Design & Reuse

Arm Goes for Rebrand for Mobile CSS, Drops Cortex, Immortalis

For 2025, Arm has created an official brand for its mobile CSS, and is moving away from its historic Cortex brand for its CPUs.

www.eetimes.com, Sept. 10, 2025 – 

This week’s launch of Arm’s Lumex, the new Compute Subsystem (CSS) for mobile devices brings a series of new brands from the company as it adds new CPUs, GPUs, system intellectual property (IP), and new Scalable Matrix Extensions version 2 (SME2) with accompanying hardware acceleration. In addition to achieving double-digit performance gains for the sixth generation, the Lumex platform is focused on AI performance as close to the CPU and data as possible. 

CSS Rebranding 

An Arm CSS is a complete group of hardware on software for building a compute subsystem. A CSS offers all the available Arm compute and system IP that could serve as a complete product or the starting point for further design with additional functional IP blocks from Arm, other companies, or designed in-house. For a company developing a new mobile SoC, the CSS can reduce the design time by months. 

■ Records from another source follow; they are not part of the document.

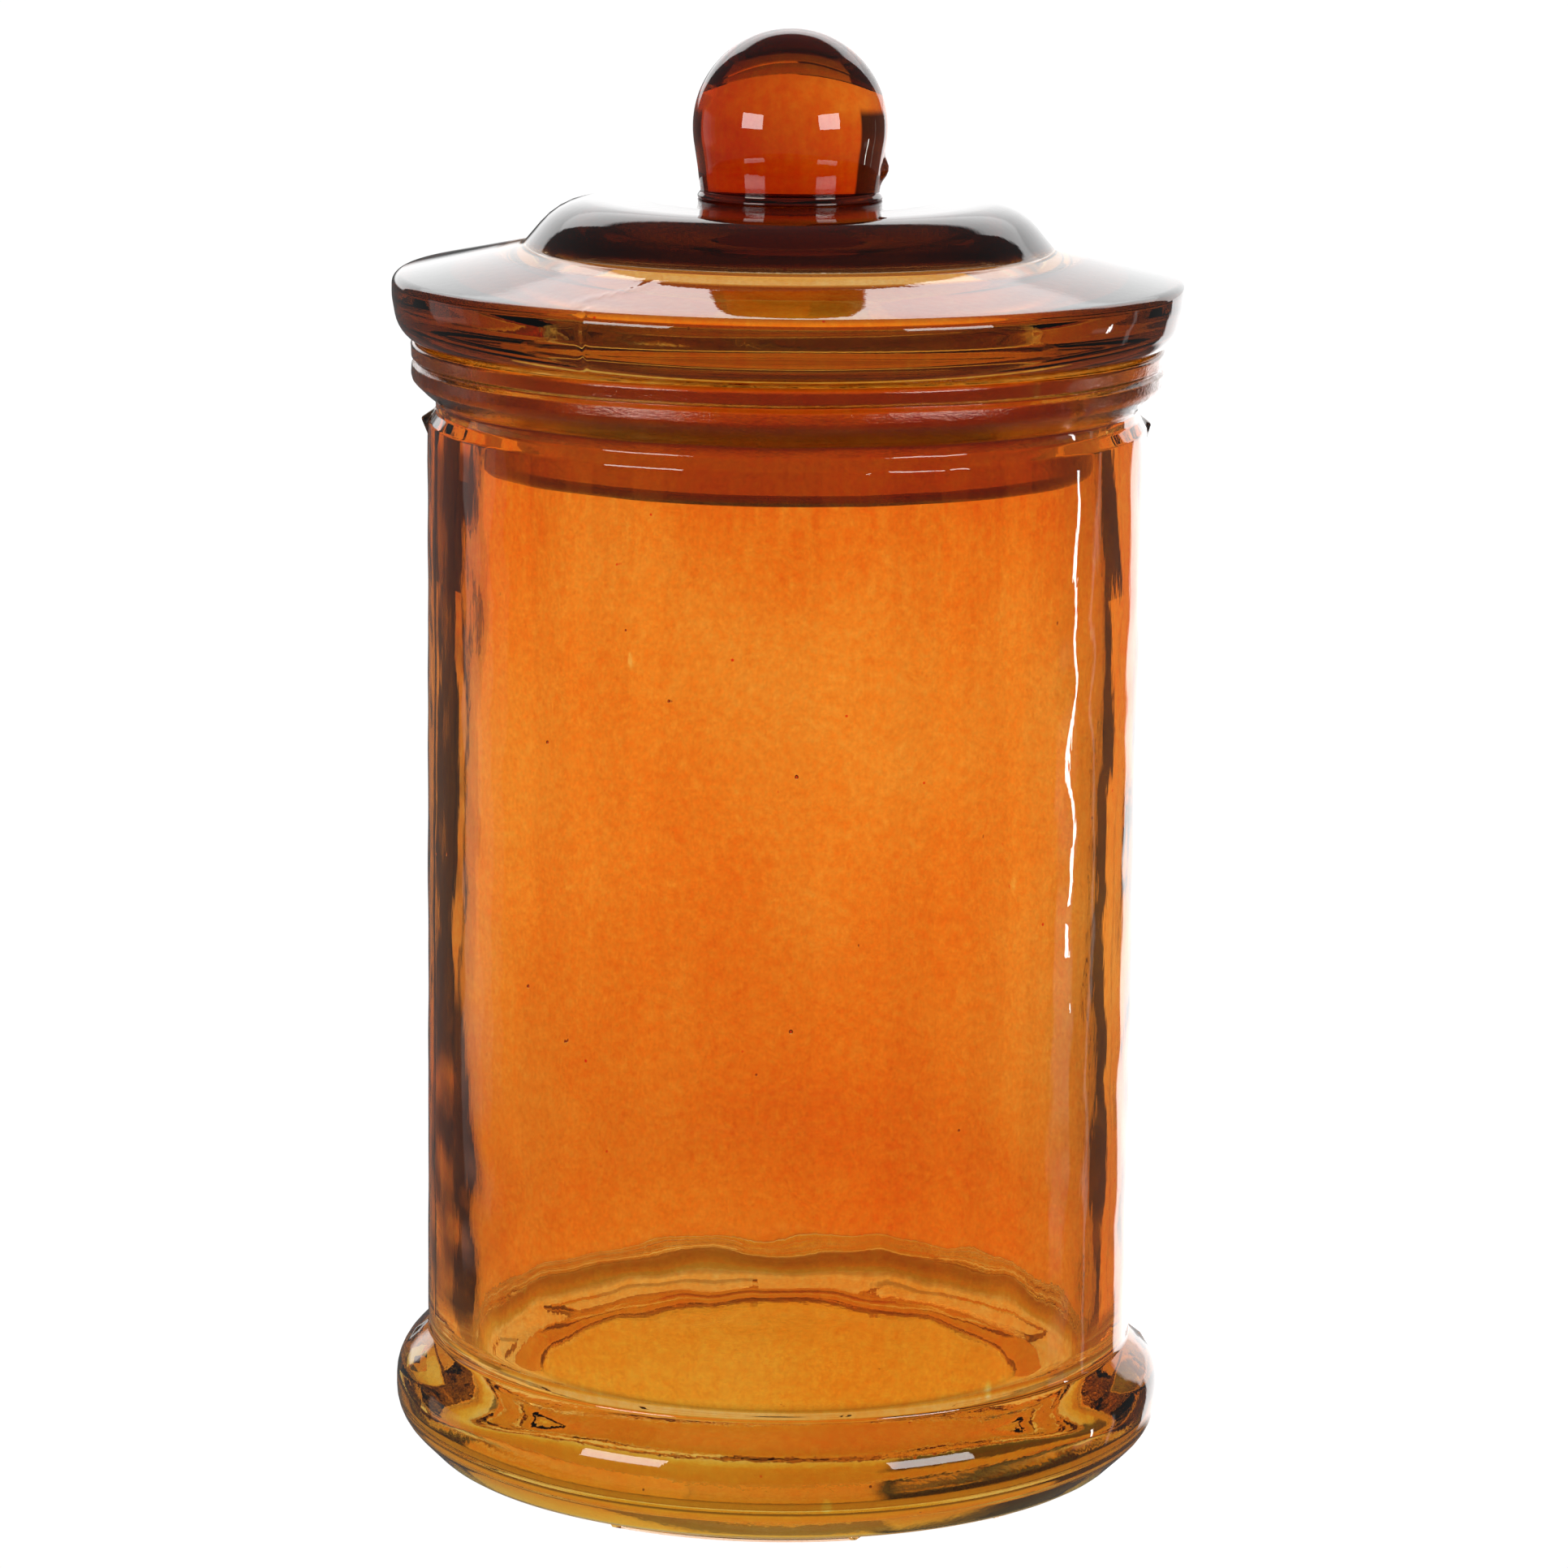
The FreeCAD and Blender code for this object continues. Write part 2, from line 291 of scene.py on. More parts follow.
def studio_world():
    """White all round for the camera. Straight through the glass shows a white sweep between black flags
    and under a dark ceiling. Light that turns once inside one wall comes from the gaps, light that wanders
    further is scattered evenly, and pale panels mirror on the surface."""
    world = bpy.data.worlds.new("studio")
    world.use_nodes = True
    bpy.context.scene.world = world
    s = Shader(world.node_tree)
    direction = s.node("ShaderNodeTexCoord").outputs["Generated"]
    axis = s.node("ShaderNodeSeparateXYZ")
    s.feed(axis.inputs[0], direction)
    azimuth = s.math("DEGREES", s.math("ARCTAN2", axis.outputs["X"], axis.outputs["Y"]))
    elevation = s.math("DEGREES", s.math("ARCSINE", axis.outputs["Z"]))

    def lit(patches, dark):
        """The brightest of the patches that cover a direction, or dark where none does."""
        shown = dark
        blur_across, blur_up = PATCH_BLUR
        for across, up, brightness in patches:
            beside = s.band(azimuth, *across, blur_across)
            inside = s.math("MULTIPLY", beside, s.band(elevation, *up, blur_up))
            shown = s.math("MAXIMUM", s.math("MULTIPLY", inside, brightness), shown)
        return shown

    straight = s.math("MULTIPLY_ADD", lit(FLAGS, 0.0), -FLAG_DEPTH, 1.0)
    for sweep in SWEEP:
        straight = s.math("MULTIPLY", straight, s.ramp(elevation, *sweep))
    side_loss = SIDE_FLAG_DEPTH * ROOM_SCATTERED
    wandered = s.math("MULTIPLY_ADD", lit(SIDE_FLAG, 0.0), -side_loss, ROOM_SCATTERED)
    path = s.node("ShaderNodeLightPath")
    guided = s.math("GREATER_THAN", path.outputs["Glossy Depth"], 0.5)
    walls = s.math("GREATER_THAN", path.outputs["Transmission Depth"], 2.5)
    turns = s.math("GREATER_THAN", path.outputs["Glossy Depth"], 1.5)
    scattered = s.math("MULTIPLY", guided, s.math("MAXIMUM", walls, turns))
    choices = (
        (guided, straight, lit(GAPS, ROOM_GUIDED)),
        (scattered, None, wandered),
        (path.outputs["Is Reflection Ray"], None, lit(PANELS, ROOM_MIRRORED)),
        (path.outputs["Is Camera Ray"], None, 1.0),
    )
    shown = None
    for which, plain, special in choices:
        mix = s.node("ShaderNodeMix", data_type="FLOAT")
        s.feed(mix.inputs[0], which)
        s.feed(mix.inputs[2], plain or shown)
        s.feed(mix.inputs[3], special)
        shown = mix.outputs[0]
    light = s.node("ShaderNodeBackground")
    s.feed(light.inputs["Color"], (1, 1, 1, 1))
    s.feed(light.inputs["Strength"], shown)
    s.feed(s.node("ShaderNodeOutputWorld").inputs["Surface"], light.outputs[0])


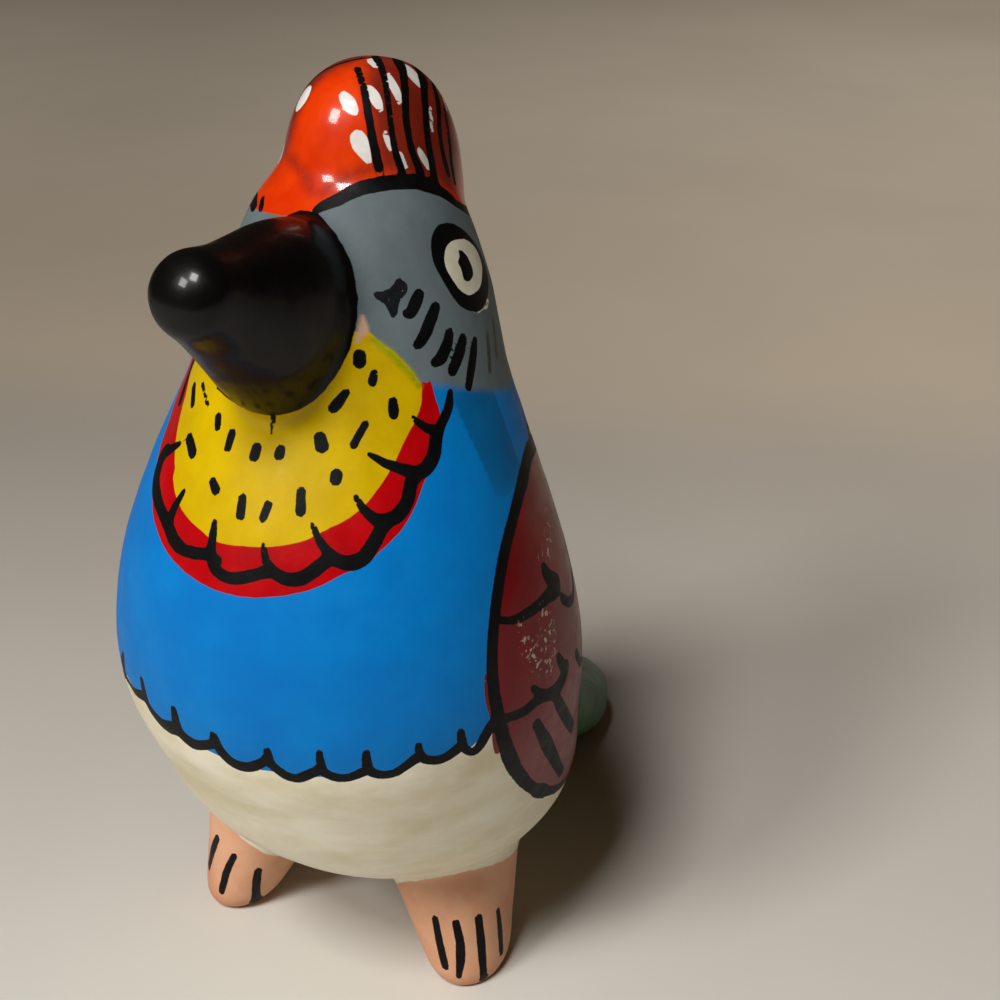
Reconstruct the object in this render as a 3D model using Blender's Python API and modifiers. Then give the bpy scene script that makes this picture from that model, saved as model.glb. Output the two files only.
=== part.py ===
# Hand-modelled ceramic bird: a stout body that narrows to the head, a fat crest, a trumpet beak,
# two stubby legs and a tail that reaches back to the ground. It is one piece of fired clay.
# Metres. The bird faces -Y, its left side is +X, and the ground is z = 0. The forms are laid out
# from the middle of the body, and the whole is then set with its outline centred on the origin.

import math

import bpy
import numpy as np

COLLECTION_NAME = "ceramic_bird_figurine"
NODE_NAME = "bird_figurine"

# The height is set in metres, and the figure keeps its proportions as shares of it
FIGURE_HEIGHT = 0.120

# Body and head
BELLY_WIDTH = 0.477 * FIGURE_HEIGHT
BELLY_CLEARANCE = 0.073 * FIGURE_HEIGHT
HEAD_TOP = 0.942 * FIGURE_HEIGHT

# Crest: a fat fin over the crown, blunt in front and rounder behind
CREST_WIDTH = 0.160 * FIGURE_HEIGHT
CREST_FRONT = 0.105 * FIGURE_HEIGHT
CREST_BACK = 0.079 * FIGURE_HEIGHT
CREST_ROOT = 0.854 * FIGURE_HEIGHT
CREST_SIDE_TAPER = 0.37
CREST_FRONT_TAPER = 0.26
CREST_BACK_TAPER = 0.47
CREST_FULLNESS = 2.3
CREST_SHOULDER = 2.4

# Beak: a trumpet cone, deeper than wide at its root, that points forward and up
BEAK_LENGTH = 0.175 * FIGURE_HEIGHT
BEAK_ROOT_WIDTH = 0.114 * FIGURE_HEIGHT
BEAK_ROOT_DEPTH = 0.177 * FIGURE_HEIGHT
BEAK_TIP_WIDTH = 0.072 * FIGURE_HEIGHT
BEAK_FLARE = 1.05
BEAK_RISE = math.radians(26.5)
BEAK_ROOT_HEIGHT = 0.809 * FIGURE_HEIGHT
BEAK_ROOT_FORWARD = 0.179 * FIGURE_HEIGHT
BEAK_SUNK = 0.045 * FIGURE_HEIGHT
BEAK_TIP_BLUNTNESS = 2.08

# Legs: tapering stubs with flat soles, the pair set a little to the bird's right
LEG_SHIFT = -0.0235 * FIGURE_HEIGHT
LEG_SPREAD = 0.318 * FIGURE_HEIGHT
LEG_TOP_SPREAD = 0.180 * FIGURE_HEIGHT
LEG_TOP_HEIGHT = 0.233 * FIGURE_HEIGHT
LEG_TOP_WIDTH = 0.196 * FIGURE_HEIGHT
LEG_TOP_FORWARD = 0.020 * FIGURE_HEIGHT
FOOT_WIDTH = 0.075 * FIGURE_HEIGHT
FOOT_LENGTH = 0.105 * FIGURE_HEIGHT
FOOT_FORWARD = 0.070 * FIGURE_HEIGHT
FOOT_SUNK = 0.021 * FIGURE_HEIGHT
FOOT_BLUNTNESS = 1.5

# Tail: a thick paddle that slopes down behind and lies on the ground at its end
TAIL_REACH = 0.475 * FIGURE_HEIGHT
TAIL_WIDTH = 0.266 * FIGURE_HEIGHT
TAIL_THICKNESS = 0.128 * FIGURE_HEIGHT
TAIL_END_HEIGHT = 0.040 * FIGURE_HEIGHT
TAIL_ROOT_HEIGHT = 0.260 * FIGURE_HEIGHT
TAIL_ROOT_BACK = 0.090 * FIGURE_HEIGHT
TAIL_SAG = 1.5
TAIL_SQUARENESS = 0.6

# Fineness of the joined surface
BLEND_CELL = FIGURE_HEIGHT / 120
BLEND_PASSES = 5
FACE_SHARE = 0.15

# Where the body is wide and narrow: share of its height, half width as a share of the widest,
# and how far its middle stands behind the origin, as a share of the figure's height
BODY_STATIONS = (
    (0.000, 0.000, 0.075),
    (0.050, 0.540, 0.046),
    (0.120, 0.774, 0.011),
    (0.200, 0.909, -0.023),
    (0.300, 0.963, -0.055),
    (0.410, 1.000, -0.079),
    (0.520, 0.942, -0.089),
    (0.630, 0.814, -0.086),
    (0.740, 0.650, -0.069),
    (0.850, 0.520, -0.046),
    (0.930, 0.395, -0.040),
    (1.000, 0.000, -0.030),
)


def smoothCurve(places, values):
    # Cubic through the given values that doesn't overshoot more than its own slopes ask
    places = np.asarray(places, dtype=float)
    values = np.asarray(values, dtype=float)
    slopes = np.gradient(values, places)

    def at(place):
        place = min(max(place, places[0]), places[-1])
        index = int(min(max(np.searchsorted(places, place) - 1, 0), len(places) - 2))
        span = places[index + 1] - places[index]
        t = (place - places[index]) / span
        start = (1 + 2 * t) * (1 - t) ** 2 * values[index]
        end = t * t * (3 - 2 * t) * values[index + 1]
        lean = t * (1 - t) * ((1 - t) * slopes[index] - t * slopes[index + 1]) * span
        return start + end + lean

    return at


def clearScene():
    for item in list(bpy.data.objects):
        bpy.data.objects.remove(item, do_unlink=True)


def makeCollection(name):
    collection = bpy.data.collections.new(name)
    bpy.context.scene.collection.children.link(collection)
    return collection


def moveToCollection(item, collection):
    for owner in list(item.users_collection):
        owner.objects.unlink(item)
    collection.objects.link(item)


def makePaintedClay():
    material = bpy.data.materials.new("painted_clay")
    material.use_nodes = True
    shader = material.node_tree.nodes["Principled BSDF"]
    shader.inputs["Base Color"].default_value = (0.010, 0.170, 0.520, 1.0)
    shader.inputs["Roughness"].default_value = 0.40
    shader.inputs["Metallic"].default_value = 0.0
    return material


def addBall(name, rings, segments):
    bpy.ops.mesh.primitive_uv_sphere_add(segments=segments, ring_count=rings, radius=1.0)
    ball = bpy.context.object
    ball.name = name
    return ball


def shapeBall(ball, place):
    # Puts each point of a unit ball where the form has it
    for vertex in ball.data.vertices:
        vertex.co = place(vertex.co.x, vertex.co.y, vertex.co.z)
    ball.data.update()


def makeBody():
    shares = [station[0] for station in BODY_STATIONS]
    halfWidth = smoothCurve(shares, [station[1] ** 2 for station in BODY_STATIONS])
    middle = smoothCurve(shares, [station[2] for station in BODY_STATIONS])
    bodyHeight = HEAD_TOP - BELLY_CLEARANCE

    def place(x, y, z):
        share = (1 + z) / 2
        flat = math.hypot(x, y)
        radius = 0.5 * BELLY_WIDTH * math.sqrt(max(halfWidth(share), 0.0))
        along = (x / flat, y / flat) if flat > 1e-6 else (0.0, 0.0)
        return (
            along[0] * radius,
            along[1] * radius + middle(share) * FIGURE_HEIGHT,
            BELLY_CLEARANCE + share * bodyHeight,
        )

    body = addBall(NODE_NAME, rings=48, segments=64)
    shapeBall(body, place)
    return body


def makeCrest():
    # Its sides stay upright up to the shoulder and then close in, so the top is a round ridge
    rise = FIGURE_HEIGHT - CREST_ROOT

    def place(x, y, z):
        flat = math.hypot(x, y)
        along = (x / flat, y / flat) if flat > 1e-6 else (0.0, 0.0)
        fuller = (abs(along[0]) ** CREST_FULLNESS + abs(along[1]) ** CREST_FULLNESS + 1e-9)
        fuller = fuller ** (-1 / CREST_FULLNESS)
        left = 1.0 - max(z, 0.0) ** CREST_SHOULDER
        sunk = math.sqrt(max(1 - min(z, 0.0) ** 2, 0.0)) * fuller
        wide = CREST_WIDTH / 2 * left ** CREST_SIDE_TAPER
        if y < 0:
            long = CREST_FRONT * left ** CREST_FRONT_TAPER
        else:
            long = CREST_BACK * left ** CREST_BACK_TAPER
        return (along[0] * wide * sunk, along[1] * long * sunk, CREST_ROOT + z * rise)

    crest = addBall("crest_form", rings=40, segments=48)
    shapeBall(crest, place)
    return crest


def makeBeak():
    # The flare falls off much as half a cosine wave does, and the tip is round
    def place(x, y, z):
        flat = math.hypot(x, y)
        along = (x / flat, y / flat) if flat > 1e-6 else (0.0, 0.0)
        forward = -BEAK_SUNK + (1 + z) / 2 * (BEAK_LENGTH + BEAK_SUNK)
        share = max(forward, 0.0) / BEAK_LENGTH
        flare = ((1 + math.cos(math.pi * share)) / 2) ** BEAK_FLARE
        closing = min(1.0, BEAK_TIP_BLUNTNESS * math.sqrt(max(1 - z * z, 0.0)))
        wide = (BEAK_TIP_WIDTH + (BEAK_ROOT_WIDTH - BEAK_TIP_WIDTH) * flare) / 2 * closing
        deep = (BEAK_TIP_WIDTH + (BEAK_ROOT_DEPTH - BEAK_TIP_WIDTH) * flare) / 2 * closing
        lift = along[1] * deep
        return (
            along[0] * wide,
            -BEAK_ROOT_FORWARD - forward * math.cos(BEAK_RISE) + lift * math.sin(BEAK_RISE),
            BEAK_ROOT_HEIGHT + forward * math.sin(BEAK_RISE) + lift * math.cos(BEAK_RISE),
        )

    beak = addBall("beak_form", rings=40, segments=48)
    shapeBall(beak, place)
    return beak


def makeLeg(side):
    # Its sole is cut flat by the ground, just where the foot begins to round off
    def place(x, y, z):
        share = (1 - z) / 2
        flat = math.hypot(x, y)
        along = (x / flat, y / flat) if flat > 1e-6 else (0.0, 0.0)
        closing = min(1.0, FOOT_BLUNTNESS * math.sqrt(max(1 - z * z, 0.0)))
        wide = (LEG_TOP_WIDTH + (FOOT_WIDTH - LEG_TOP_WIDTH) * share) / 2 * closing
        long = (LEG_TOP_WIDTH + (FOOT_LENGTH - LEG_TOP_WIDTH) * share) / 2 * closing
        spread = (LEG_TOP_SPREAD + (LEG_SPREAD - LEG_TOP_SPREAD) * share) / 2
        forward = LEG_TOP_FORWARD + (FOOT_FORWARD - LEG_TOP_FORWARD) * share
        return (
            LEG_SHIFT + side * spread + along[0] * wide,
            -forward + along[1] * long,
            LEG_TOP_HEIGHT - share * (LEG_TOP_HEIGHT + FOOT_SUNK),
        )

    leg = addBall("leg_form_left" if side > 0 else "leg_form_right", rings=24, segments=32)
    shapeBall(leg, place)
    return leg


def makeTail():
    # Square with round corners from above, and thick to its very end
    def squared(value):
        return math.copysign(abs(value) ** TAIL_SQUARENESS, value)

    def place(x, y, z):
        share = (1 + squared(y)) / 2
        sag = TAIL_END_HEIGHT + (TAIL_ROOT_HEIGHT - TAIL_END_HEIGHT) * (1 - share) ** TAIL_SAG
        return (
            squared(x) * TAIL_WIDTH / 2,
            TAIL_ROOT_BACK + share * (TAIL_REACH - TAIL_ROOT_BACK),
            sag + squared(z) * TAIL_THICKNESS / 2,
        )

    tail = addBall("tail_form", rings=32, segments=40)
    shapeBall(tail, place)
    return tail


def makeGround():
    # The block below z = 0 that cuts the soles and the tail's end flat
    bpy.ops.mesh.primitive_cube_add(size=2 * FIGURE_HEIGHT)
    ground = bpy.context.object
    ground.name = "ground_cut"
    for vertex in ground.data.vertices:
        vertex.co.z -= FIGURE_HEIGHT
    return ground


def makeStand():
    # Sets the beak's tip as far in front of the origin as the tail's end is behind it
    beakTip = BEAK_ROOT_FORWARD + BEAK_LENGTH * math.cos(BEAK_RISE)
    stand = bpy.data.objects.new("stand", None)
    stand.location = (0.0, (beakTip - TAIL_REACH) / 2, 0.0)
    return stand


def hideHelper(item):
    item.hide_render = True
    item.display_type = "WIRE"


def joinForm(body, form):
    union = body.modifiers.new("join_" + form.name, "BOOLEAN")
    union.operation = "UNION"
    union.object = form
    hideHelper(form)


def blendAndCut(body, ground):
    # Melts the joins as a wet sponge does, then thins the mesh and cuts the flats
    remesh = body.modifiers.new("even_skin", "REMESH")
    remesh.mode = "VOXEL"
    remesh.voxel_size = BLEND_CELL
    soften = body.modifiers.new("sponged_joins", "SMOOTH")
    soften.factor = 0.5
    soften.iterations = BLEND_PASSES
    thin = body.modifiers.new("fewer_faces", "DECIMATE")
    thin.ratio = FACE_SHARE
    flats = body.modifiers.new("flat_soles", "BOOLEAN")
    flats.operation = "DIFFERENCE"
    flats.object = ground
    hideHelper(ground)


def main():
    clearScene()
    parts = makeCollection(COLLECTION_NAME)
    helpers = makeCollection("helpers")
    body = makeBody()
    forms = [makeCrest(), makeBeak(), makeLeg(1), makeLeg(-1), makeTail()]
    ground = makeGround()
    for form in forms:
        joinForm(body, form)
    blendAndCut(body, ground)
    body.data.materials.append(makePaintedClay())
    body.data.shade_smooth()
    moveToCollection(body, parts)
    for helper in forms + [ground]:
        moveToCollection(helper, helpers)
    stand = makeStand()
    parts.objects.link(stand)
    for item in [body, ground] + forms:
        item.parent = stand


main()
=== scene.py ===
import math

import bmesh
import bpy
import numpy as np
from mathutils import Matrix, Vector, noise
from mathutils.bvhtree import BVHTree


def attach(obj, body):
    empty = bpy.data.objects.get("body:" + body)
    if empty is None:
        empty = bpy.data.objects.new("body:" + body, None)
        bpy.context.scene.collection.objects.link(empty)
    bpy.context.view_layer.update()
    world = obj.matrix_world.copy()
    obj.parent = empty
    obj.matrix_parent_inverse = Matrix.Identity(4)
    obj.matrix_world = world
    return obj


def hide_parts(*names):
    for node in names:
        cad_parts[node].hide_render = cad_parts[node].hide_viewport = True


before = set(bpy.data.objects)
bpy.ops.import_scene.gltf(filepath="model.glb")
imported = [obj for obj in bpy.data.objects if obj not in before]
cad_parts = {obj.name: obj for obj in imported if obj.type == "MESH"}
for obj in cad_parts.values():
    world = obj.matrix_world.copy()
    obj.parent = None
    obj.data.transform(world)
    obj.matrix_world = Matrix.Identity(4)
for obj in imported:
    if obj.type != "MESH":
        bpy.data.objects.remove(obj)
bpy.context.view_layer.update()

# Camera, at the photograph's angle

cameraSettings = {
    "place": (0.07896, -0.15596, 0.15480),
    "yaw": 23.23,
    "pitch": 28.25,
    "roll": 0.73,
    "lens": 54.0,
    "sensor": 36.0,
    "near": 0.01,
    "far": 30.0,
    "pictureSide": 1000.0,  # pixels
}


def cameraAxes():
    yaw = math.radians(cameraSettings["yaw"])
    pitch = math.radians(cameraSettings["pitch"])
    roll = math.radians(cameraSettings["roll"])
    look = Vector((-math.sin(yaw) * math.cos(pitch), math.cos(yaw) * math.cos(pitch), -math.sin(pitch)))
    across = Vector((math.cos(yaw), math.sin(yaw), 0.0))
    up = across.cross(look)
    right = across * math.cos(roll) + up * math.sin(roll)
    top = up * math.cos(roll) - across * math.sin(roll)
    return right, top, look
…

For 2025, Arm chose to create an official brand for its mobile CSS – Lumex. Along with the brand name, Arm is moving away from its historic Cortex brand for the CPUs to C1-Ultra, C1-Premium, C1-Pro, and C1-Nano, as well as the DynamIQ Shared Unit (DSU) to the C1-DSU. Additionally, Arm is shifting from the Immortalis brand for GPUs back to Mali with the Mali G1-Ultra, G1-Premium, and G1-Pro. 

The Performance 

Built on the new Armv9.3 architecture and optimized for the 3nm process node, the latest CPU cores provide greater performance efficiency over the previous generation. According to Arm, the C1-Ultra performance cores and C1-Pro cores that are included in its mobile flagship reference design, deliver a 25% improvement in single-threaded performance and 16% improved gaming performance over the prior generation Cortex-X2 and Cortex-A720 CPU cores, respectively. Meanwhile, C1-Nano provides a 35% power reduction from the prior generation Cortex-A520 cores. The newest member of the product family is the C1-Premium, which is offered for sub-flagship products and offers a 35% smaller size than the C1-Ultra. Arm claims an average 30% performance uplift with this generation of CPUs. 

 

With a focus on mobile gaming, the new GPU G1-ultra provides up to a 2x improvement in ray tracing performance plus a 20% uplift in graphics and inference performance over the previous generation Immortalis-G925. The Mali G-Ultra includes new significant enhancements to the shader cores, faster interconnects, support for MMUL.FP16 precision, and new RTUv2 ray tracing cores. The Mali G can also be scaled according to the desired performance requirements. Arm’s performance data was benchmarked on a 14-core GPU. Additionally, the C1-DSU is enhanced with better power management features to provide an average 11% reduction in power over the DSU-120. 

Adding AI acceleration 

The real change, however, comes in the support of SME2 enabled through Arm’s Kleidi AI software platform. In addition to the CPU architectural changes, the SME2 solution includes a matrix multiple-accumulate (MAC) hardware core that is embedded in the CPU complex. Think of it as a neural processing unit (NPU) without the overhead. In fact, customers can use one or two cores depending on the desired performance. The SME2 cores are designed to provide acceleration for small language models (SLMs) on device. According to Arm, the SME2 should handle average SLMs in the 7 billion parameter range with an average 3.7x performance improvement over just running the workloads on the CPUs. While the GPU or NPU could provide even more performance efficiency, the addition of the SME2 gives the AI developer another option for running AI workloads on a device without having to optimize to a specific GPU or NPU. 

Final thoughts 

Arm continues to innovate at the core and platform level. Achieving impressive performance with each generation. The CSS platform is also a huge benefit to customers looking to leverage as much Arm IP as possible to reduce production risk and time-to-market. However, not having an NPU block is still a significant gap in the Arm portfolio, particularly for new customers seeking a comprehensive solution, which Arm has been moving closer to with each generation. Tirias Research believes that Arm will need to offer an NPU at some point to further improve the competitiveness of its platform. 

And while the Lumex platform is aimed at mobile devices, particularly smartphones, it has enormous potential in many other applications, particularly embedded/IoT applications. The C-Nano cores combined with SME2 support could be used to build some very compelling low-power solutions with AI capabilities.